Maybe rather than split network interface facts reporting by physical/virtual; because it seems it is complicated to know which one is physical/virtual; maybe reporting only interface with assigned IPs (all ifaces with IPs ? only ifaces with IPs corresponding to a network already present in foreman ?) will be more reliable compromise ?

I know it’s a little off topic but, if we keep the ‘netwok ifaces facts importer’ functionality (with added tests around it like @lzap said) , maybe it will be nice to be able to whitelist network ifaces to import/update instead of blacklisting (like it’s now possible in settings). It is sometime easier to manage (eg, in my case a whitelist that will be something like ‘eth[0-9].* bond[0-9].* p[0-9]p[0-9].* em[0-9].* ovitmgmt […]’). Or instead of an array of blacklist/whitelist, just a bare regex string that will permit the user to do what he want ?
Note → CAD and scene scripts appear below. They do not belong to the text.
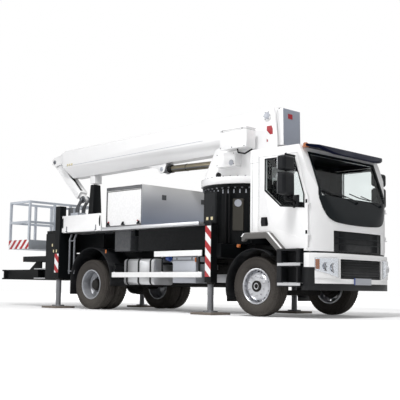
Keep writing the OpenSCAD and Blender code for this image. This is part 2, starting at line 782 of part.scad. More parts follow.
// Sliding beam with the jack post on its end; s shifts it beside the other beam
module outrigger_beam_shape(s) {
  color([0.07, 0.07, 0.08]) {
    jack_post(front_post_x, front_post_foot_z);
    block([front_post_x + s * beam_offset - beam_w / 2, -tunnel_end_y + 100, beam_z],
      [front_post_x + s * beam_offset + beam_w / 2, post_y - post_w / 2 + eps, beam_z + beam_h]);
    block([front_post_x - 180, post_y - post_w / 2 - 4, beam_z - 20],
      [front_post_x + 180, post_y - post_w / 2 + 20, beam_z + beam_h + 20]);
    block([front_post_x - 120, post_y - 60, 1600], [front_post_x + 190, post_y + post_w / 2 - 5, 2160]);
  }
}
module outrigger_beam_right() { placed() mirror([0, 1, 0]) beam_bored(-1); }
module outrigger_beam_left() { placed() beam_bored(1); }
module beam_bored(s) {
  difference() {
    outrigger_beam_shape(s);
    leg_bore(front_post_x, front_post_foot_z);
  }
}

// Jack leg with its foot and ground pad
module jack_shape(x, top_z) {
  color([0.55, 0.57, 0.6]) {
    translate([x, post_y, pad_t]) cylinder(h = top_z - pad_t, r = leg_r);
    translate([x, post_y, pad_t - eps]) cylinder(h = 26, r = 130);
  }
  color([0.25, 0.15, 0.1])
    block([x - pad_w / 2, post_y - pad_w / 2, 0], [x + pad_w / 2, post_y + pad_w / 2, pad_t]);
}
module jack_front_right() { placed() mirror([0, 1, 0]) jack_shape(front_post_x, jack_top_z); }
module jack_front_left() { placed() jack_shape(front_post_x, jack_top_z); }
module jack_rear_right() { placed() mirror([0, 1, 0]) jack_shape(rear_post_x, jack_top_z); }
module jack_rear_left() { placed() jack_shape(rear_post_x, jack_top_z); }

// ---- turret and boom ----

function turret_plate() = [[slew_x - 800, turret_foot_z + 120], [slew_x - 770, 2640],
  [slew_x - 500, 3110], [slew_x - 200, 3210], [pivot_x - 330, pivot_z + 95],
  [pivot_x - 190, pivot_z + 150], [pivot_x + 150, pivot_z + 125], [pivot_x + 230, 3070],
  [pivot_x + 60, turret_foot_z + 120]];

module turret() {
  color("white") placed() {
    difference() {
      translate([slew_x, 0, turret_foot_z]) cylinder(h = 130, r = 860, $fn = 96);
      translate([slew_x, 0, turret_foot_z - eps]) cylinder(h = 200, r = 500);
    }
    both_sides() {
      difference() {
        side_sheet(turret_plate(), plate_in_y, plate_in_y + plate_t);
        y_rod(slew_x - 420, 2608, 75, plate_in_y - 10, plate_in_y + plate_t + 10);
      }
      y_rod(pivot_x, pivot_z, 85, plate_in_y + plate_t - eps, plate_in_y + plate_t + 25);
    }
    y_rod(pivot_x, pivot_z, pivot_r, -plate_in_y - eps, plate_in_y + eps);
    y_rod(cyl_base_x, cyl_base_z, 45, -plate_in_y - eps, plate_in_y + eps);
    block([slew_x - 700, -plate_in_y - eps, 2485], [slew_x - 400, plate_in_y + eps, 2600]);
    // electrics box and valve box on the right-hand plate
    block([slew_x - 45, -700, 3020], [slew_x + 605, -450, 3380]);
    block([slew_x + 150, -451, 3100], [slew_x + 450, -plate_in_y - plate_t + eps, 3300]);
    block([slew_x - 340, -500, 2736], [slew_x + 160, -plate_in_y - plate_t + eps, 3000]);
  }
}

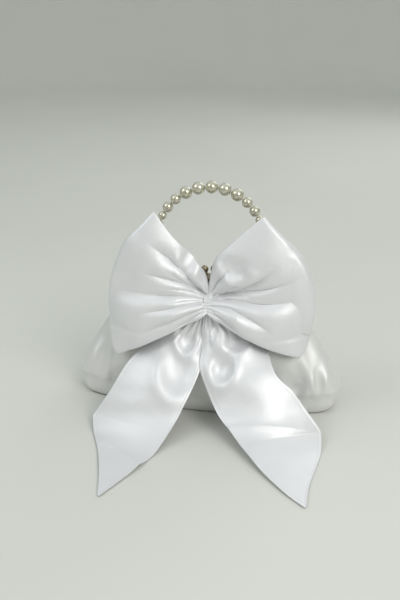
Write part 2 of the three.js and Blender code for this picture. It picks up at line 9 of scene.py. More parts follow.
import bpy
import numpy as np
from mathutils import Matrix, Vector


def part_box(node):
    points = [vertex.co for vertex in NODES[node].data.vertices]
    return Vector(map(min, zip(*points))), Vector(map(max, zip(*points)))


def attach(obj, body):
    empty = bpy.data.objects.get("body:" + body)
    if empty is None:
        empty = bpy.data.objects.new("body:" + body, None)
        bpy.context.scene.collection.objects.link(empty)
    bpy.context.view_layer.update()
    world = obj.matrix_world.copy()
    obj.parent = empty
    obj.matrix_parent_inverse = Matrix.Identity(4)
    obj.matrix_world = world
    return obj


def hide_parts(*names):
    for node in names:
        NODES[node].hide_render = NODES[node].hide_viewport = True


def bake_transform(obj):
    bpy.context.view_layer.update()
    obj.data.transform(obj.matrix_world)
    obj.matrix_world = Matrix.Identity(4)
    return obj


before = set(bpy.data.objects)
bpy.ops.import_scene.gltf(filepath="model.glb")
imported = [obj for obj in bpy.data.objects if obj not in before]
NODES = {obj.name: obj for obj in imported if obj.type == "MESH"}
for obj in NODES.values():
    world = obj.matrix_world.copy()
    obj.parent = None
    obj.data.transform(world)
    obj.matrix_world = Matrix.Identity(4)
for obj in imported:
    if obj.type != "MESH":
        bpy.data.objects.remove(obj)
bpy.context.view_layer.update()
MM = 0.001


def low(node, axis):
    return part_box(node)[0]["xyz".index(axis)]


def high(node, axis):
    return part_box(node)[1]["xyz".index(axis)]


# ---- Sizes: most read from the imported frame, the rest given ----
FRAME_HALF = high("front_frame", "x")
FRAME_TOP = high("front_frame", "z")
CHANNEL_DEEP = 7 * MM
CHANNEL_WALL = 1.2 * MM
CHANNEL_MID = 3.15 * MM
HALF_GAP = 0.3 * MM
CORNER = 28 * MM
HINGE_Z = (low("hinge_rivet_left", "z") + high("hinge_rivet_left", "z")) / 2
BASE_HALF = high("base_panel", "x")
BASE_DEPTH = high("base_panel", "y")
BELLY_HALF = high("front_panel", "x")
BELLY_DEPTH = -low("front_panel", "y")
BELLY_Z = 22 * MM
GATHER_Z = (low("bow_gather", "z") + high("bow_gather", "z")) / 2
REACH = {-1: -low("bow_loop_left", "x"), 1: high("bow_loop_right", "x")}
BOW_LOW = low("bow_loop_right", "z")
BOW_TOP = high("bow_loop_right", "z")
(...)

Why a custom fact instead of submitting it upstream to facter?

I think that’s a fair point, if we do not get the data we can’t process it. How do the other config management tools handle this?

I’d rather start with a custom fact that can be of course contributed upstream once it turns out reliable. We will need it anyway for older versions.

I believe the best in business is Ubuntu MAAS which is based around IPMI/Moonshot/KVM. It sends out architecture and MAC address and pairs that with IPMI. It’s a different approach than ours since we boot OS installers while MAAS is solely image-based provisioning approach:

I am not aware of other config management tools which parse NICs, show me.

Thanks, I meant Salt, Ansible, …

Why would those tools parse network interfaces just like we do?